Saturday, May 26, 2012

'Eel' fishing

This week I've taken a couple of evening walks down by the canal, camera in hand, looking for bugs and stuff. With the hot weather the canal was looking great. Small fish aplenty topping on the calm surface. The water clarity was good enough to make out lily leaves beginning to form cabbage patches prior to heading for the surface. Not so clear as to be able to see fish swimming about. It all looked very inviting and my thoughts turned to eels.

I was going to buy a pint of maggots to enable me to catch some small fish for bait, but a rummage in the freezer found me enough tiny rudd to get me started for one short evening session.

Yesterday was as hot, if not hotter, than the preceding days. I got my gear together (which didn't take long as not much was required) during the afternoon, and with no rush to arrive, figuring the last hour of daylight would be when action would commence, I left home well after tea.

The stretch I had looked at earlier in the week was my first port of call. I was put off by the strong wind blowing along the canal, and the fact that the bank was in shade. I'd not bargained on being cold! Back in the car and off to a more open stretch where I knew the setting sun would be in my face. Sure enough it was a touch warmer there, although the wind was now off my back.

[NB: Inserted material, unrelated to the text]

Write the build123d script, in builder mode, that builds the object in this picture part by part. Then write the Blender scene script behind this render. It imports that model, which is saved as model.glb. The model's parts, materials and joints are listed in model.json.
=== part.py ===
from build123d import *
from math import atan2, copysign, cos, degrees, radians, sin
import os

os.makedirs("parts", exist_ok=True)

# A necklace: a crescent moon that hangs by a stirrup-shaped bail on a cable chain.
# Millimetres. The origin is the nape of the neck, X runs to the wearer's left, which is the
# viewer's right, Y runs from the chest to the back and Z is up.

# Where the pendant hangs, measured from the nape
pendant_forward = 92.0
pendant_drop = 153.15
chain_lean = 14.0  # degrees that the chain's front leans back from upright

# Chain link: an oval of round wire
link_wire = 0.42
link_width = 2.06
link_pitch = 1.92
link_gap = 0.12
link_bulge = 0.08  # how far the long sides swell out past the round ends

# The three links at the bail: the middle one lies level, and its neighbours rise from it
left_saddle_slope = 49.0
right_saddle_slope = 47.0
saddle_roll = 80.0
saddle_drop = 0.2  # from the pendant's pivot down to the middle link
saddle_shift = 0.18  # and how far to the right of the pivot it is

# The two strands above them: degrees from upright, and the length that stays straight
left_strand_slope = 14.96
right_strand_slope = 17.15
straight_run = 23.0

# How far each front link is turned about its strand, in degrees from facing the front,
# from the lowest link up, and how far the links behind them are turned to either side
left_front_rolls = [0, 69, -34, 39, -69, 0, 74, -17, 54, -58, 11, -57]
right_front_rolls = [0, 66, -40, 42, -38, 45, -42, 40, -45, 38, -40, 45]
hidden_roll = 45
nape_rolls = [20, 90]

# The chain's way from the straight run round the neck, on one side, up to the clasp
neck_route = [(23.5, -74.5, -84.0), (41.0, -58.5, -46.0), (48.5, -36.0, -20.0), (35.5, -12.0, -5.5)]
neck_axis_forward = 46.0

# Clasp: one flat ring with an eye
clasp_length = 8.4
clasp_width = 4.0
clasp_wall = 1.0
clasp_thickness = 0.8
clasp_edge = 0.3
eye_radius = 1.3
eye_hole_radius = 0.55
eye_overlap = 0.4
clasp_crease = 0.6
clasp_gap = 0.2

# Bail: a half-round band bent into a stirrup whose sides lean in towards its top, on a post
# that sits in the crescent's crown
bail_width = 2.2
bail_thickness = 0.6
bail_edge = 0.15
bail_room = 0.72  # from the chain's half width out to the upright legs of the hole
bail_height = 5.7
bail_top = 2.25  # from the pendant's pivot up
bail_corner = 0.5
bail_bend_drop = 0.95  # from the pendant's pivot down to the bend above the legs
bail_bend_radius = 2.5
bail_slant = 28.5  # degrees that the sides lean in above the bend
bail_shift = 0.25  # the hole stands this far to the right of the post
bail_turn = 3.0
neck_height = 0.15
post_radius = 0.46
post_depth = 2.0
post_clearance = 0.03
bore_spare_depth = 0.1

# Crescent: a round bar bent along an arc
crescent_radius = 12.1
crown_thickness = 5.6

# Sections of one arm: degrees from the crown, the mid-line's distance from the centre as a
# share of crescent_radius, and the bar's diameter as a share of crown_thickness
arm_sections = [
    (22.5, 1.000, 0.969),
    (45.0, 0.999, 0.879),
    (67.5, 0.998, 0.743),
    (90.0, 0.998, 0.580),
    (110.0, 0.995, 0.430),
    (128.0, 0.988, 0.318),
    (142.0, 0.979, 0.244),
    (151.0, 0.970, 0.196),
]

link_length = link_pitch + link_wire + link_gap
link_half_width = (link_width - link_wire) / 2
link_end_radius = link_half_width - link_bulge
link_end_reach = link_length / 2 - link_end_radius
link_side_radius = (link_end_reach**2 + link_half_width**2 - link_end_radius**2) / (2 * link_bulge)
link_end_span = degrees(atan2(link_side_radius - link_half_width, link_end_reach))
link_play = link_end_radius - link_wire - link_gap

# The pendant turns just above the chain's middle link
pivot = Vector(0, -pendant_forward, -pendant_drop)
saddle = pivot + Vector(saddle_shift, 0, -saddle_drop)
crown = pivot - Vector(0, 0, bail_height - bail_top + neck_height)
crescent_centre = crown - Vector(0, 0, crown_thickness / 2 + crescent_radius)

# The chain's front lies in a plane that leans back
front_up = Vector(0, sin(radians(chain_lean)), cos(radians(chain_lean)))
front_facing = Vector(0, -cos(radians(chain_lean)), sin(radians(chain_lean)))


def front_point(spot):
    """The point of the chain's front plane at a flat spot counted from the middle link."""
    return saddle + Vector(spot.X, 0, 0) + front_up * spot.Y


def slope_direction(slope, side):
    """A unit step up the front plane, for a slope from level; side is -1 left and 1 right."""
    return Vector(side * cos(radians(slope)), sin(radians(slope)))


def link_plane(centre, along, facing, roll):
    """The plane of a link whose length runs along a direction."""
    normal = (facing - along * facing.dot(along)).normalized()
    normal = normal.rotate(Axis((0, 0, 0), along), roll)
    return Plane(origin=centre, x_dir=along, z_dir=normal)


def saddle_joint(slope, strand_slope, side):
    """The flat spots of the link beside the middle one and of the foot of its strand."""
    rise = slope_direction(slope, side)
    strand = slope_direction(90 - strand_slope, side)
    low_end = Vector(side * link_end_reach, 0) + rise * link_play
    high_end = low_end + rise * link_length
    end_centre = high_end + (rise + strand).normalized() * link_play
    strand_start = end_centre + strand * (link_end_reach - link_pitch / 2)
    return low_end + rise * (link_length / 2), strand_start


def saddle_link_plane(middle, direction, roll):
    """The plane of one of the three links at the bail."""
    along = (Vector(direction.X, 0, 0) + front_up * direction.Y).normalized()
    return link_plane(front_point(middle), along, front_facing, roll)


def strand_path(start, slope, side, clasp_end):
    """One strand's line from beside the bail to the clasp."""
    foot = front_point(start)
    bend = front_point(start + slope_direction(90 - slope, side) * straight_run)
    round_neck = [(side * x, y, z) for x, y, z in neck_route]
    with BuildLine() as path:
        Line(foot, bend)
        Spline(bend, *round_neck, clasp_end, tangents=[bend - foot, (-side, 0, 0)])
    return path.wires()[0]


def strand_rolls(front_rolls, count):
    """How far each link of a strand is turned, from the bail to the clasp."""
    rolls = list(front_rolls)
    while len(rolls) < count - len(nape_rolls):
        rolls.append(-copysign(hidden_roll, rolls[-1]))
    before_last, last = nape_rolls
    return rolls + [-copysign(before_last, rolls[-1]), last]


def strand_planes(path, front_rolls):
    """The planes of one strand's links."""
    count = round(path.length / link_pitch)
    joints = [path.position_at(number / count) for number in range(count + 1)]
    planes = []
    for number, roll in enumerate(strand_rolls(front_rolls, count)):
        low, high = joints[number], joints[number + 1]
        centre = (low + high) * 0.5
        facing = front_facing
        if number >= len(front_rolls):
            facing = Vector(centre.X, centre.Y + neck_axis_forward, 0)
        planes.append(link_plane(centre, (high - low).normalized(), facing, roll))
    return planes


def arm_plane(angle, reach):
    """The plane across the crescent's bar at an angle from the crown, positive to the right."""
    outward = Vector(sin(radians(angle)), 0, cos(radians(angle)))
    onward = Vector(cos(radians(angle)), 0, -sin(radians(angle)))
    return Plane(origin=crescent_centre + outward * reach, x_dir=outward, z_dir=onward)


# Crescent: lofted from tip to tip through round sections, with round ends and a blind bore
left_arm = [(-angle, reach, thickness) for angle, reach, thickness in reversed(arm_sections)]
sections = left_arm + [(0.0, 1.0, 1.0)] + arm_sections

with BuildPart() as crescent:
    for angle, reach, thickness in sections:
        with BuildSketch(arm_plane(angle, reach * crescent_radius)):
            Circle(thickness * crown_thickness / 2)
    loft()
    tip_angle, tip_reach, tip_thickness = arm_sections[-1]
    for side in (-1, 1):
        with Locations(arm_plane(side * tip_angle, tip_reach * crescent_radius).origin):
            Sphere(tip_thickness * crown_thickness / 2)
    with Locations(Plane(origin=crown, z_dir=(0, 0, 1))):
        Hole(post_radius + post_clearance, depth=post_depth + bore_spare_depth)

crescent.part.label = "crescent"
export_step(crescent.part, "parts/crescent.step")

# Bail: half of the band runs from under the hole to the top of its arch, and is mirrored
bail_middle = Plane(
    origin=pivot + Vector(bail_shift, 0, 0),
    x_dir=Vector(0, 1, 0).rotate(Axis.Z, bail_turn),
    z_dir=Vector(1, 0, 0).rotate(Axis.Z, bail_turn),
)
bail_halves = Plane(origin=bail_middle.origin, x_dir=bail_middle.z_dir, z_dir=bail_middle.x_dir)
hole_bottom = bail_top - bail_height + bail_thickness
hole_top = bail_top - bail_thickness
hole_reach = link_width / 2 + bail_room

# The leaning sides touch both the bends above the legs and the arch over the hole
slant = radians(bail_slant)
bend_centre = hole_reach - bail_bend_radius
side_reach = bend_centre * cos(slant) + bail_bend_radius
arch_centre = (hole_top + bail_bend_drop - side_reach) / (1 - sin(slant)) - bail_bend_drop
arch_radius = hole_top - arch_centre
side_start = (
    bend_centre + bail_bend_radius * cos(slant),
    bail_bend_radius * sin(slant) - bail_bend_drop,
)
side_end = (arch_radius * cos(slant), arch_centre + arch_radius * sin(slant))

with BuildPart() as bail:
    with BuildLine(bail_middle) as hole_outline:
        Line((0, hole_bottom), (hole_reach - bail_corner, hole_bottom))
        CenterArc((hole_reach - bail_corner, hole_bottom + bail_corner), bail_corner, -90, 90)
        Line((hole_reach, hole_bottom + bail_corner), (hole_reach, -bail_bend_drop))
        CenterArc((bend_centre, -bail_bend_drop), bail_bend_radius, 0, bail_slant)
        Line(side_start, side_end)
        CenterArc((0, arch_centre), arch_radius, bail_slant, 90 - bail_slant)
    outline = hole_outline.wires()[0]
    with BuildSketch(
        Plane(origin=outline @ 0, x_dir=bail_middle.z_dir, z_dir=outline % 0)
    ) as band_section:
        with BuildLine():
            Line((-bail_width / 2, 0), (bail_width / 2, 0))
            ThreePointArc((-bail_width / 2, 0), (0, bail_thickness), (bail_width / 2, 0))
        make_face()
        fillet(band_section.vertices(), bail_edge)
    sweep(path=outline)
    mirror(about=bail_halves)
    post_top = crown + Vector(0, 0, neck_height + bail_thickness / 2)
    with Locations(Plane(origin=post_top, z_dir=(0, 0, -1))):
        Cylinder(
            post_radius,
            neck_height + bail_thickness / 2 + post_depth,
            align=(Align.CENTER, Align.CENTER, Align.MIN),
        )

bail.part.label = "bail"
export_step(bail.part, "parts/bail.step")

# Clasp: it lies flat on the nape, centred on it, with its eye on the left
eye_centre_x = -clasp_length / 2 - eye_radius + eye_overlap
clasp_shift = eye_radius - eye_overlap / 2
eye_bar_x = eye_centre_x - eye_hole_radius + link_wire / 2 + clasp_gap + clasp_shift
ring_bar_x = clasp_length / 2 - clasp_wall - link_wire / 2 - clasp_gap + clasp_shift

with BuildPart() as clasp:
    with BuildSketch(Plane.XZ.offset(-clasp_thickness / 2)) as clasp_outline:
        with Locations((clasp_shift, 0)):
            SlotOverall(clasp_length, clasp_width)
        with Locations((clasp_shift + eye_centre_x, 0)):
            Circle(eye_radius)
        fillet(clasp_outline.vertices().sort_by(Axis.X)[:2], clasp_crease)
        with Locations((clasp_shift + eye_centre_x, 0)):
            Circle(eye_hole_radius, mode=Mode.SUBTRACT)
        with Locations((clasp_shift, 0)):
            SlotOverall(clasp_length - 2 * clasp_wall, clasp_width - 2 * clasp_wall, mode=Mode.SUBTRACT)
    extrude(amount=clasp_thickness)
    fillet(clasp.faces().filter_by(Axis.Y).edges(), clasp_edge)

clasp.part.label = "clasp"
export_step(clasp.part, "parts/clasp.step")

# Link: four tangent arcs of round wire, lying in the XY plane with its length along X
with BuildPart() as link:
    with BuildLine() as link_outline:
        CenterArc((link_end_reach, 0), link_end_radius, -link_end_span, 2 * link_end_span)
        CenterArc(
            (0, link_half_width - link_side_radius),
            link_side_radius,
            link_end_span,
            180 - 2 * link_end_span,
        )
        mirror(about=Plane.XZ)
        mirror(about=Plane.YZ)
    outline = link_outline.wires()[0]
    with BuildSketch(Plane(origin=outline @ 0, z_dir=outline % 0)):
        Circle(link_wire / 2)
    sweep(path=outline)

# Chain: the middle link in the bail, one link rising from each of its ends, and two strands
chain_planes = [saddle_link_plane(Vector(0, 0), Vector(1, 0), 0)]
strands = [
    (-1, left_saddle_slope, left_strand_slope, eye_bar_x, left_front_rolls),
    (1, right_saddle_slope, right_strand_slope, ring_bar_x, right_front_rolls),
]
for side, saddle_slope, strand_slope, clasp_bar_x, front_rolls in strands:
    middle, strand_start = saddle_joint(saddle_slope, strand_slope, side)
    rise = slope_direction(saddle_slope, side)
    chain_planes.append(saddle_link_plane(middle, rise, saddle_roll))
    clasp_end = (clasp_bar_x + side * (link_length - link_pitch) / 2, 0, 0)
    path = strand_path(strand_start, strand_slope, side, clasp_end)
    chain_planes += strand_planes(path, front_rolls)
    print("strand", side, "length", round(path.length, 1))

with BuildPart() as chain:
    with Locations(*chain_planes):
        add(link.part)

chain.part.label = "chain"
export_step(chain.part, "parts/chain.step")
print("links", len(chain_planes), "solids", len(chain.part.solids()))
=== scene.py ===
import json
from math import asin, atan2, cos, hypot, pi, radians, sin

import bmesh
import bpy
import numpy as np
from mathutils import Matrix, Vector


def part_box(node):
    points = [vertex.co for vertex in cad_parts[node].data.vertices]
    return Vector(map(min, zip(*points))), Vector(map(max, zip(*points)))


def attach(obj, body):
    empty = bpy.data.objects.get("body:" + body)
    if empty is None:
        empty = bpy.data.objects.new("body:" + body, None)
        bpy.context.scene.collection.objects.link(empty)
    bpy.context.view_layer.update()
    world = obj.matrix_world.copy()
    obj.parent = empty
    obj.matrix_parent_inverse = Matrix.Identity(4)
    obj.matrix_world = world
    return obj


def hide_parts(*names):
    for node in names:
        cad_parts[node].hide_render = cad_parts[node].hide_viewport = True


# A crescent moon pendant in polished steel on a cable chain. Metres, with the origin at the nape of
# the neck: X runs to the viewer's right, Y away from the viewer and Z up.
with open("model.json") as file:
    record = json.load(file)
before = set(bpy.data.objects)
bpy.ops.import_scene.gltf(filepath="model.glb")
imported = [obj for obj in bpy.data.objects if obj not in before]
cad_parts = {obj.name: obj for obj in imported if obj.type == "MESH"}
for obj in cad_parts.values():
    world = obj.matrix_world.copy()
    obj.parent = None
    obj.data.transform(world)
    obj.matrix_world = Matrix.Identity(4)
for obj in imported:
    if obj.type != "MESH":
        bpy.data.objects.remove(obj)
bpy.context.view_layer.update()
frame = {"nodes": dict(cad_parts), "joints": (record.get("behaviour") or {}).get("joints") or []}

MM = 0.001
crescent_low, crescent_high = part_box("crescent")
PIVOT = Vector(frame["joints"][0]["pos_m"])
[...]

A swim was picked which gave access to weed free water in front of me with a sparse lily bed on the far bank. I had the rods set up, the hooks baited with half a rudd and cast out by eight o'clock. It would be half an hour or so before the sun would start to cast a shadow on my bank and action might begin. I cracked open the bottle of orange Lucozade and took a swig.

The sun was still high enough in the sky to make me squint when the right hand bobbin jumped up, stopped and jumped again. I struck and was convinced I was into an eel. Whatever it was seemed to be writhing and swimming backwards. A couple of tail splashes on the surface changed my mind. A small pike was soon in the net, unhooked and returned. I was glad I had opted for wire, even if it was of the ProLeader variety.

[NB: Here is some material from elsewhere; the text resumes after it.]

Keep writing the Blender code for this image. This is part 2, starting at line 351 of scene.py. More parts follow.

Not everyone who has tried this leader material has liked it. It's some sort of braided core with braided wire filaments encasing it. I have used it for pike fishing and landed fish with it. Sometimes it's only good for one fish, others it will be fine for two or three. I haven't had it cut through. It is more supple than wire, less prone to kinking, but more likely to tangle. It can be knotted with a Uni-knot or a knotless knot. I had a spool or two lying around and thought it might be useful for eel fishing - using it to make short hook links to attach to a longer mono leader to make a longer. two-piece, leader John Sidley style.

When the sun did sink from view it was time to put the fleece on and wish I'd brought a jacket to keep the wind from cutting through it.

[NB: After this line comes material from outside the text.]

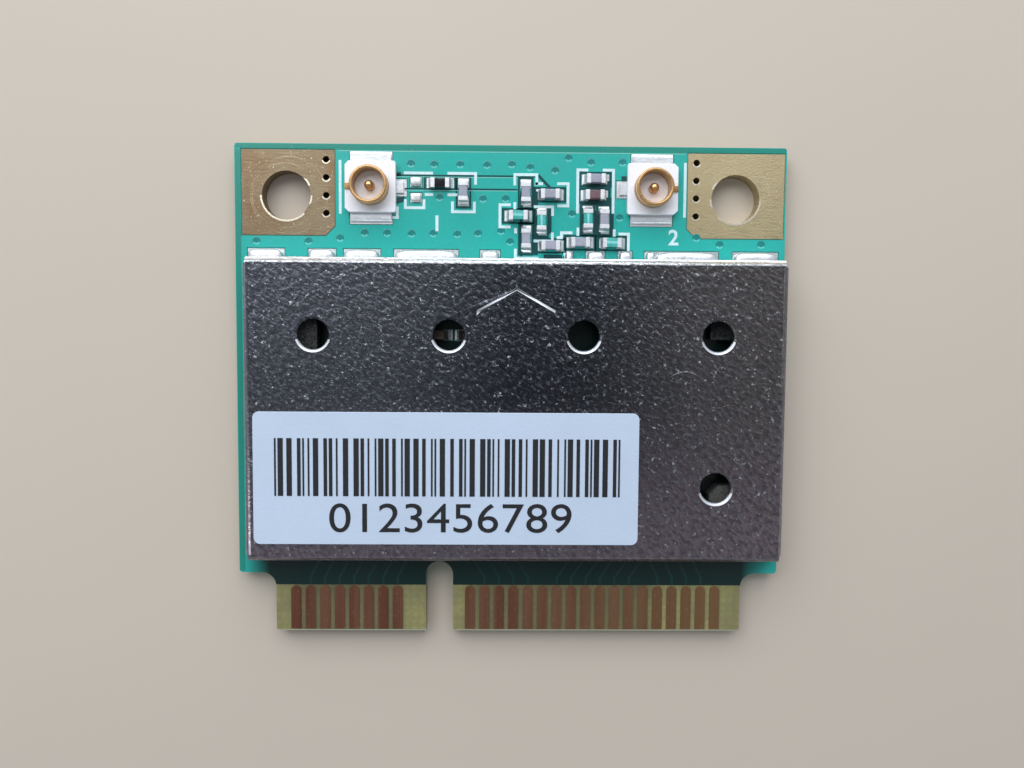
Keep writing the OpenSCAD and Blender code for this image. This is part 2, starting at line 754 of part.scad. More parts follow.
module bottom_solder_mask() {
  color([0.1, 0.5, 0.4]) linear_extrude(mask_t) difference() {
    masked_area();
    for (side = [-1, 1]) ground_land_outline(side, mask_gap);
  }
}

module top_solder_mask() {
  color([0.18, 0.66, 0.58]) translate([0, 0, core_high]) linear_extrude(mask_t) difference() {
    masked_area();
    for (side = [-1, 1]) ground_land_outline(side, mask_gap);
    shared_lands(mask_gap);
    lead_windows(radio_at, radio_w, radio_pitch);
    belly_pad(radio_at, radio_w, mask_gap);
    for (at = front_end_at) {
      lead_windows(at, front_end_w, front_end_pitch);
      belly_pad(at, front_end_w, mask_gap);
    }
  }
}

// Shield can: a flat top, four bent sides with feet, round holes and a scored chevron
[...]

A few fish topped and swirled. Sedge and reed warblers made their usual racket, a peewit cried mournfully behind me and a couple of oyster catchers had a row. As it got further in to dusk a lone bat circled high up. It was almost ten when the left hand bobbin sprang in to life. My strike connected with something that felt a little more eely than the pike had. It wasn't doing any splashing one the top. In the half-light it appeared to be 'balled up' in the way that small eels do when trying to lever themselves off the hook.

Something wasn't right though. Eels don't have feet. They don't make snapping noises either. When I got a good look at what was attached to the end of my line I put the landing net down and contemplated my next move.

That move was to drop the rod as the right hand bobbin was on the rise. Either there was a shoal of turtles in the swim or an eel had arrived. As my strike met with nothing I'll never know.

I returned to the turtle and dragged it onto the bank, put a boot on its shell and pulled the hook free - keeping my fingers a safe distance from it's jaws. It was only the size of a large pie, but I was taking no chances! The hook was actually nicked in the skin of one of the turtle's forefeet and popped out easily enough. Once freed the horrible creature scuttled off trough the reeds and plopped into the water.

Although I rebaited the other rod and cast out again I'd had enough. The turtle hook needed replacing as it had opened out. I really should have made a few more wire traces up in advance.

Well sheltered from the wind, it was an overcoat warmer in the car park. If I could have found a fishing spot to keep out of the wind it would have been okay to fish on into dark. I don't know what it is about the canal, but it gives me the creeps a bit when night falls. The thought of tangling with a turtle by the light of a head torch doesn't fill me with enthusiasm to stop on another hour either!